Día 101, lunes 13 de febrero de 2017, Isla Decepción.
Me despedí de Punta Arenas —ciudad a la que espero volver algún día, porque toqué y besé el pie del indio en la plaza de Magallanes— con un pequeño homenaje al gran explorador de la Antártida, Shackleton.
Después de perder el Endurance, atrapado por el hielo en el Mar de Weddell, y después de sobrevivir todo el invierno austral a la deriva en un iceberg; y de arribar, aún no se comprende bien cómo, a Isla Elefante, Shack consiguió llegar a Punta Arenas en busca de auxilio. Allí, acudió a casa del hacendado portugués José Nogueira, casado con la rusa Sara Braun, la mujer más importante en la historia de Punta Arenas. Esa misma casa, a cuya puerta llamó Shackleton exhausto, es hoy el Palacio Sara Braun, convertido en club y hotel, donde un elegante pub de estilo colonial recuerda al explorador, el Pub Shackleton.
Antes de zarpar de nuevo hacia la Antártida, me tomé mi respiro: una pausa de meditación y silencio, con un té intenso de lateteraazul, que me preparó cuidadosamente el maitre, Mauricio. Sorbo a sorbo, quise tener presente, en este viaje maravilloso que ahora recomienza, la enseñanza de Shack: lo primero, las personas.

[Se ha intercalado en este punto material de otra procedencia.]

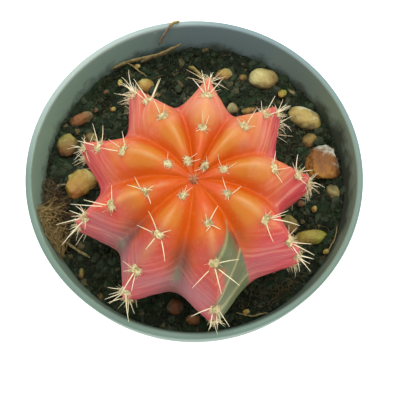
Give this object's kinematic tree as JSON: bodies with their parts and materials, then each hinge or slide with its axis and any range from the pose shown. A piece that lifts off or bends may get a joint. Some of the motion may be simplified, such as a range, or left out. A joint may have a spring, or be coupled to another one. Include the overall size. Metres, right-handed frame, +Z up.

En las condiciones más penosas, la obsesión de Shackleton era regresar con todos sus hombres a casa. Y lo consiguió. También a mí, hoy me importan los pingüinos y los icebergs, los volcanes y los océanos, pero mucho más me importa el rostro humano de la aventura. Mucho más difícil de conocer, por cierto, que el más lejano de los glaciares.